▸ **Request**: Write out the whole listing exactly as it stands.
____ Material
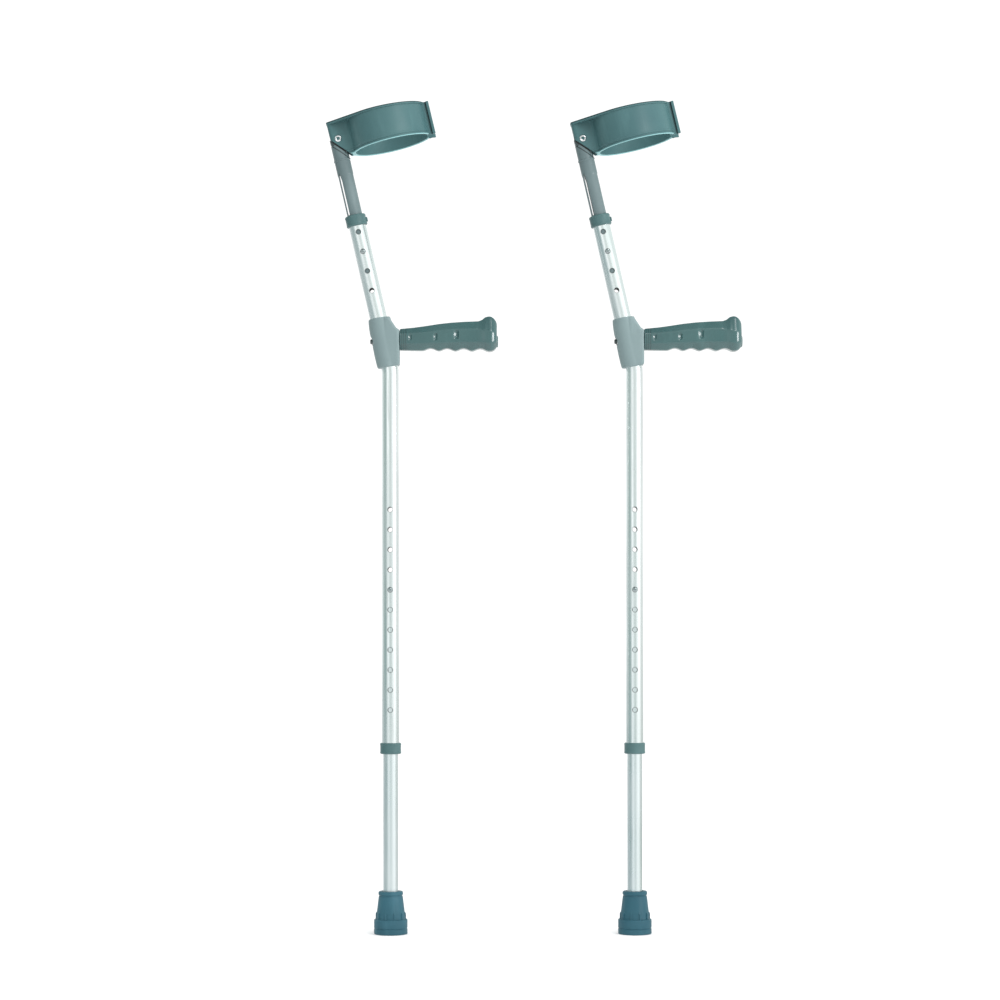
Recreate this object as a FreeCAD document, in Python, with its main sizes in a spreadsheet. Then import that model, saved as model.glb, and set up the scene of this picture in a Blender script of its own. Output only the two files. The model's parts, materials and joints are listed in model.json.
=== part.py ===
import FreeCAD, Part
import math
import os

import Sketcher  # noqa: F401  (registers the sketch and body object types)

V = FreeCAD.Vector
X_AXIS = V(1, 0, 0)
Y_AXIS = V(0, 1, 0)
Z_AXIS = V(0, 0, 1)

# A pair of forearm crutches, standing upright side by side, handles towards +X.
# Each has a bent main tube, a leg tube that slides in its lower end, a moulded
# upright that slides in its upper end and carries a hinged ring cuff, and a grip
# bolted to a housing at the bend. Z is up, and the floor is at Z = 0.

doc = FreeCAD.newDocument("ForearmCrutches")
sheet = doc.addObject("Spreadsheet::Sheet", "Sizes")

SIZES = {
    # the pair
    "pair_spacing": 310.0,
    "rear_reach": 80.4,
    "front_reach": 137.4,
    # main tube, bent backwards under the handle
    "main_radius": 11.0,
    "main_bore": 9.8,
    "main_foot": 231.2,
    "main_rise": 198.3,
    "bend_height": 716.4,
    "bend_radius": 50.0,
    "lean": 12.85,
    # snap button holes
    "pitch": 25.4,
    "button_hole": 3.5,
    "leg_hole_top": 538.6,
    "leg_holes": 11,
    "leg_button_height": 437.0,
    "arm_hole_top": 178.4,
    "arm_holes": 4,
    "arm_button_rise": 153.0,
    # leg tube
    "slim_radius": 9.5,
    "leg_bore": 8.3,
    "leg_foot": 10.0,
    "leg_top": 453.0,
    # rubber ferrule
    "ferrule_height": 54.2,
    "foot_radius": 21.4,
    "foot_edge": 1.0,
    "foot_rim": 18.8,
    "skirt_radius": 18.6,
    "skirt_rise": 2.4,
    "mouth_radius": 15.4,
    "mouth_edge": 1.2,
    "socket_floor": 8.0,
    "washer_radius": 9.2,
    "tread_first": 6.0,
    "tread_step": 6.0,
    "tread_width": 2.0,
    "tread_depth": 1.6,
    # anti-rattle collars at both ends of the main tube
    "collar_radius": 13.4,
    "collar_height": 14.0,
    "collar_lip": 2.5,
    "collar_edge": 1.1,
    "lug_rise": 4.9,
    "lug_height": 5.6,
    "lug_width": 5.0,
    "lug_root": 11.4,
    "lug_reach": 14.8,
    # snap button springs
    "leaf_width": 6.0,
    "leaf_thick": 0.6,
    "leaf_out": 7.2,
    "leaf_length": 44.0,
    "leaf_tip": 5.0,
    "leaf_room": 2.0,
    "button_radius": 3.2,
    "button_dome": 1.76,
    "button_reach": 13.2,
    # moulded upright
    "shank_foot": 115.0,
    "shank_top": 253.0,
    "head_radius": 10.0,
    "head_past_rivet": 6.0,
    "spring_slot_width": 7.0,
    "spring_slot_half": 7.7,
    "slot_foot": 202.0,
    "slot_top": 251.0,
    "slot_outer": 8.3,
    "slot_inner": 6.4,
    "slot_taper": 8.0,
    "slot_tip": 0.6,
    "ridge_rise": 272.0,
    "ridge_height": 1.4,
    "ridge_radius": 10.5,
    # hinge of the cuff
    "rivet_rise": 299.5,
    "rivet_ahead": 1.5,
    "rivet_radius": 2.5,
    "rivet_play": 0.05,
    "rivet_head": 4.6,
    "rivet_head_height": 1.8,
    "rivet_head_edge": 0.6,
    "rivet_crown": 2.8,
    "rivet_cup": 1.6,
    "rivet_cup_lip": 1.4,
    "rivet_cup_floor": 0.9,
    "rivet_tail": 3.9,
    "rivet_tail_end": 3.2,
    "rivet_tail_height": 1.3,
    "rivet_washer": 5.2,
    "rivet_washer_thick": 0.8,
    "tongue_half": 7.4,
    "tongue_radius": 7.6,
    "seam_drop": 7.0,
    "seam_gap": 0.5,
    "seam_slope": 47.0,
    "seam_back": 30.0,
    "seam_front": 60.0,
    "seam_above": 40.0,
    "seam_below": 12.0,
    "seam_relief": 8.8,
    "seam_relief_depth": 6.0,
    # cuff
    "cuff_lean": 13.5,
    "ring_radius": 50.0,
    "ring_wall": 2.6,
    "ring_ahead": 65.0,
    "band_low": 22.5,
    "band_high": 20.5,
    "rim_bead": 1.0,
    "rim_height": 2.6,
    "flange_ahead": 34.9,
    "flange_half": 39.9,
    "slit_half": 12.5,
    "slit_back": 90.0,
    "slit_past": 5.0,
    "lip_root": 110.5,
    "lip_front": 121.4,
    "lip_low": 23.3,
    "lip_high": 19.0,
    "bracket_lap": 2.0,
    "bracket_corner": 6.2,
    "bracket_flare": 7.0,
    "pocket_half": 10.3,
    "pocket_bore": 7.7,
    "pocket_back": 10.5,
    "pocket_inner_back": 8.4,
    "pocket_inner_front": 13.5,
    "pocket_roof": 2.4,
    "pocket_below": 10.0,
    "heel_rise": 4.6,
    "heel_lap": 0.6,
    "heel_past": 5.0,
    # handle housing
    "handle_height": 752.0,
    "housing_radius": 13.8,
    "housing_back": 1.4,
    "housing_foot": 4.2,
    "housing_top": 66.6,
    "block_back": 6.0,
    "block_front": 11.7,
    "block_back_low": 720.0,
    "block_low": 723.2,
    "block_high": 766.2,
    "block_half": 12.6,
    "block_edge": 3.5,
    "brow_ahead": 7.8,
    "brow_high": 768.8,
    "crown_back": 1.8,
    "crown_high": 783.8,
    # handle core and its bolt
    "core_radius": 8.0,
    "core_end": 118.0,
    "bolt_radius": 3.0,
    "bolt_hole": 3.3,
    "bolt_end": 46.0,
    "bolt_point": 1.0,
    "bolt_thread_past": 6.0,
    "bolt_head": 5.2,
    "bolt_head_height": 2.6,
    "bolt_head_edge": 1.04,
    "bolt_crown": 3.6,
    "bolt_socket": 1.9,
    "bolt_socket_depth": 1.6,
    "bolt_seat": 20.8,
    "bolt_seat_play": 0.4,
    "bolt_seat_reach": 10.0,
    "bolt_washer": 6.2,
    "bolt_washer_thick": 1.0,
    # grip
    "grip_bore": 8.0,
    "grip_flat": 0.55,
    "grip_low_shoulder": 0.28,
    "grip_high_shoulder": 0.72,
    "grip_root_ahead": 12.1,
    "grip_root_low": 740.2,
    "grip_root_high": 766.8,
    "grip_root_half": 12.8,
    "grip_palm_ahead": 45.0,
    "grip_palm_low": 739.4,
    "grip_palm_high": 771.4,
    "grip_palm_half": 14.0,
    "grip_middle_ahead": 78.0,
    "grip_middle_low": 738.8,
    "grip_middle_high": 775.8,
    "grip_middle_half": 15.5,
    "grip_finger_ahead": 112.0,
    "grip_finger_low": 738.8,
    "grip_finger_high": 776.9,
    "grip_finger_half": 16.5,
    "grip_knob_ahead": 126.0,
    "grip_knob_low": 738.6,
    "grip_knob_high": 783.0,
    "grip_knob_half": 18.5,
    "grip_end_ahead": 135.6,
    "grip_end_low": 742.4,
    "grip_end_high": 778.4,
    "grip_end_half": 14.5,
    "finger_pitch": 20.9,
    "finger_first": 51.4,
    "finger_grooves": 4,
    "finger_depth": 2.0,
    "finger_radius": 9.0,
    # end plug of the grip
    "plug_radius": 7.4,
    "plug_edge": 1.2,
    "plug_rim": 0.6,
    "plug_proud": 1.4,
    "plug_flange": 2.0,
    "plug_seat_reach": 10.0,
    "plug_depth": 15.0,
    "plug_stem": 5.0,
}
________
▸ **Response to this task**:
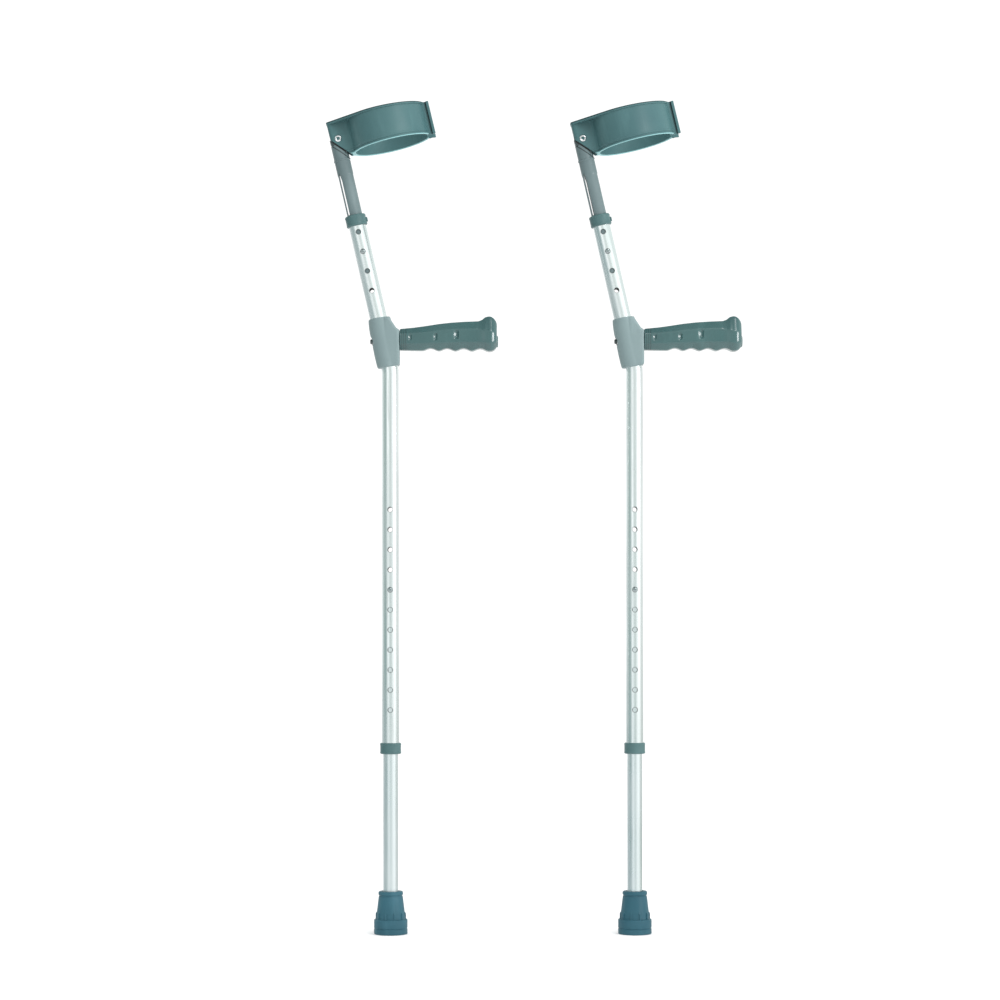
Recreate this object as a FreeCAD document, in Python, with its main sizes in a spreadsheet. Then import that model, saved as model.glb, and set up the scene of this picture in a Blender script of its own. Output only the two files. The model's parts, materials and joints are listed in model.json.
=== part.py ===
import FreeCAD, Part
import math
import os

import Sketcher  # noqa: F401  (registers the sketch and body object types)

V = FreeCAD.Vector
X_AXIS = V(1, 0, 0)
Y_AXIS = V(0, 1, 0)
Z_AXIS = V(0, 0, 1)

# A pair of forearm crutches, standing upright side by side, handles towards +X.
# Each has a bent main tube, a leg tube that slides in its lower end, a moulded
# upright that slides in its upper end and carries a hinged ring cuff, and a grip
# bolted to a housing at the bend. Z is up, and the floor is at Z = 0.

doc = FreeCAD.newDocument("ForearmCrutches")
sheet = doc.addObject("Spreadsheet::Sheet", "Sizes")

SIZES = {
    # the pair
    "pair_spacing": 310.0,
    "rear_reach": 80.4,
    "front_reach": 137.4,
    # main tube, bent backwards under the handle
    "main_radius": 11.0,
    "main_bore": 9.8,
    "main_foot": 231.2,
    "main_rise": 198.3,
    "bend_height": 716.4,
    "bend_radius": 50.0,
    "lean": 12.85,
    # snap button holes
    "pitch": 25.4,
    "button_hole": 3.5,
    "leg_hole_top": 538.6,
    "leg_holes": 11,
    "leg_button_height": 437.0,
    "arm_hole_top": 178.4,
    "arm_holes": 4,
    "arm_button_rise": 153.0,
    # leg tube
    "slim_radius": 9.5,
    "leg_bore": 8.3,
    "leg_foot": 10.0,
    "leg_top": 453.0,
    # rubber ferrule
    "ferrule_height": 54.2,
    "foot_radius": 21.4,
    "foot_edge": 1.0,
    "foot_rim": 18.8,
    "skirt_radius": 18.6,
    "skirt_rise": 2.4,
    "mouth_radius": 15.4,
    "mouth_edge": 1.2,
    "socket_floor": 8.0,
    "washer_radius": 9.2,
    "tread_first": 6.0,
    "tread_step": 6.0,
    "tread_width": 2.0,
    "tread_depth": 1.6,
    # anti-rattle collars at both ends of the main tube
    "collar_radius": 13.4,
    "collar_height": 14.0,
    "collar_lip": 2.5,
    "collar_edge": 1.1,
    "lug_rise": 4.9,
    "lug_height": 5.6,
    "lug_width": 5.0,
    "lug_root": 11.4,
    "lug_reach": 14.8,
    # snap button springs
    "leaf_width": 6.0,
    "leaf_thick": 0.6,
    "leaf_out": 7.2,
    "leaf_length": 44.0,
    "leaf_tip": 5.0,
    "leaf_room": 2.0,
    "button_radius": 3.2,
    "button_dome": 1.76,
    "button_reach": 13.2,
    # moulded upright
    "shank_foot": 115.0,
    "shank_top": 253.0,
    "head_radius": 10.0,
    "head_past_rivet": 6.0,
    "spring_slot_width": 7.0,
    "spring_slot_half": 7.7,
    "slot_foot": 202.0,
    "slot_top": 251.0,
    "slot_outer": 8.3,
    "slot_inner": 6.4,
    "slot_taper": 8.0,
    "slot_tip": 0.6,
    "ridge_rise": 272.0,
    "ridge_height": 1.4,
    "ridge_radius": 10.5,
    # hinge of the cuff
    "rivet_rise": 299.5,
    "rivet_ahead": 1.5,
    "rivet_radius": 2.5,
    "rivet_play": 0.05,
    "rivet_head": 4.6,
    "rivet_head_height": 1.8,
    "rivet_head_edge": 0.6,
    "rivet_crown": 2.8,
    "rivet_cup": 1.6,
    "rivet_cup_lip": 1.4,
    "rivet_cup_floor": 0.9,
    "rivet_tail": 3.9,
    "rivet_tail_end": 3.2,
    "rivet_tail_height": 1.3,
    "rivet_washer": 5.2,
    "rivet_washer_thick": 0.8,
    "tongue_half": 7.4,
    "tongue_radius": 7.6,
    "seam_drop": 7.0,
    "seam_gap": 0.5,
    "seam_slope": 47.0,
    "seam_back": 30.0,
    "seam_front": 60.0,
    "seam_above": 40.0,
    "seam_below": 12.0,
    "seam_relief": 8.8,
    "seam_relief_depth": 6.0,
    # cuff
    "cuff_lean": 13.5,
    "ring_radius": 50.0,
    "ring_wall": 2.6,
    "ring_ahead": 65.0,
    "band_low": 22.5,
    "band_high": 20.5,
    "rim_bead": 1.0,
    "rim_height": 2.6,
    "flange_ahead": 34.9,
    "flange_half": 39.9,
    "slit_half": 12.5,
    "slit_back": 90.0,
    "slit_past": 5.0,
    "lip_root": 110.5,
    "lip_front": 121.4,
    "lip_low": 23.3,
    "lip_high": 19.0,
    "bracket_lap": 2.0,
    "bracket_corner": 6.2,
    "bracket_flare": 7.0,
    "pocket_half": 10.3,
    "pocket_bore": 7.7,
    "pocket_back": 10.5,
    "pocket_inner_back": 8.4,
    "pocket_inner_front": 13.5,
    "pocket_roof": 2.4,
    "pocket_below": 10.0,
    "heel_rise": 4.6,
    "heel_lap": 0.6,
    "heel_past": 5.0,
    # handle housing
    "handle_height": 752.0,
    "housing_radius": 13.8,
    "housing_back": 1.4,
    "housing_foot": 4.2,
    "housing_top": 66.6,
    "block_back": 6.0,
    "block_front": 11.7,
    "block_back_low": 720.0,
    "block_low": 723.2,
    "block_high": 766.2,
    "block_half": 12.6,
    "block_edge": 3.5,
    "brow_ahead": 7.8,
    "brow_high": 768.8,
    "crown_back": 1.8,
    "crown_high": 783.8,
    # handle core and its bolt
    "core_radius": 8.0,
    "core_end": 118.0,
    "bolt_radius": 3.0,
    "bolt_hole": 3.3,
    "bolt_end": 46.0,
    "bolt_point": 1.0,
    "bolt_thread_past": 6.0,
    "bolt_head": 5.2,
    "bolt_head_height": 2.6,
    "bolt_head_edge": 1.04,
    "bolt_crown": 3.6,
    "bolt_socket": 1.9,
    "bolt_socket_depth": 1.6,
    "bolt_seat": 20.8,
    "bolt_seat_play": 0.4,
    "bolt_seat_reach": 10.0,
    "bolt_washer": 6.2,
    "bolt_washer_thick": 1.0,
    # grip
    "grip_bore": 8.0,
    "grip_flat": 0.55,
    "grip_low_shoulder": 0.28,
    "grip_high_shoulder": 0.72,
    "grip_root_ahead": 12.1,
    "grip_root_low": 740.2,
    "grip_root_high": 766.8,
    "grip_root_half": 12.8,
    "grip_palm_ahead": 45.0,
    "grip_palm_low": 739.4,
    "grip_palm_high": 771.4,
    "grip_palm_half": 14.0,
    "grip_middle_ahead": 78.0,
    "grip_middle_low": 738.8,
    "grip_middle_high": 775.8,
    "grip_middle_half": 15.5,
    "grip_finger_ahead": 112.0,
    "grip_finger_low": 738.8,
    "grip_finger_high": 776.9,
    "grip_finger_half": 16.5,
    "grip_knob_ahead": 126.0,
    "grip_knob_low": 738.6,
    "grip_knob_high": 783.0,
    "grip_knob_half": 18.5,
    "grip_end_ahead": 135.6,
    "grip_end_low": 742.4,
    "grip_end_high": 778.4,
    "grip_end_half": 14.5,
    "finger_pitch": 20.9,
    "finger_first": 51.4,
    "finger_grooves": 4,
    "finger_depth": 2.0,
    "finger_radius": 9.0,
    # end plug of the grip
    "plug_radius": 7.4,
    "plug_edge": 1.2,
    "plug_rim": 0.6,
    "plug_proud": 1.4,
    "plug_flange": 2.0,
    "plug_seat_reach": 10.0,
    "plug_depth": 15.0,
    "plug_stem": 5.0,
}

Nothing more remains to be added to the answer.